La pintura que Pisano nos traía era hondamente personal.
José Luis Hidalgo
Fue otro discípulo aventajado de la “Universidad del Pueblo” vinculado a la Biblioteca Popular de manera muy destacada. Pintor y poeta del que Juan Ramón Jiménez dijo: “... aquel muchacho que escribió el admirable libro de Los Muertos... era, quizás, el poeta más natural y espontáneo de estos años. Muy conseguido. Algo así como el Bécquer de nuestra época.”.
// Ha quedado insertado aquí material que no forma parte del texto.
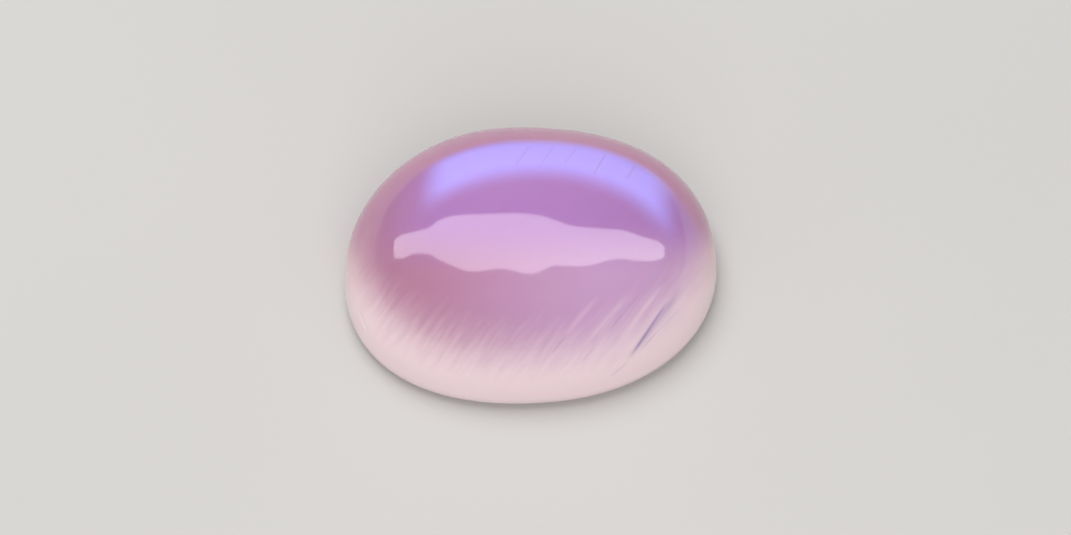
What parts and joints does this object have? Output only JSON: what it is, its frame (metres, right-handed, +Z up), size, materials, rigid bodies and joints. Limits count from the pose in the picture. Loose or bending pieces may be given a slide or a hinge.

Su obra pictórica quedó oscurecida públicamente ante la presencia de la lírica. Fueron muy pocos sus años de vida (de 1919 a 1947) para que lograra alcanzar un paralelo entre las dos actividades. Pero, para los profesionales y críticos de arte, quedó bien de manifiesto lo que se esperaba en su camino por la plástica, principalmente por lo que había en él como maestro del dibujo, siempre acertado y de una fuerza exquisita. Desde muy joven quedó esto de manifiesto en los grabados en madera que hacía para ilustrar las páginas de un periódico local. Y como artista plástico dejó pronto buena prueba en una exposición que colgó en 1936 en la sala de su admirada Biblioteca Popular.
Los años últimos de su permanencia en el ejército con motivo de la guerra civil española que le tocaron vivirlos en Valencia, aprovechó para ingresar en la Escuela de Bellas Artes de aquella ciudad, estudios que concluyó con muy buen aprovechamiento en 1943.
Su dedicación a la poesía y a la pintura fue constante en la presencia poética al público por ser más asequible. En pintura tomó parte en diversas exposiciones individuales y colectivas, en Valencia, Madrid y Santander, en las que su obra fue elogiada por reconocidos críticos quienes no cesaron en insistir en el porvenir que le esperaba.
Falleció en Madrid el 3 de febrero de 1947, dejando -a los que conocían su obra, tanto pictórica como poética, con la tristeza que producía “aquel salto en el vacío” que conmovió a todos.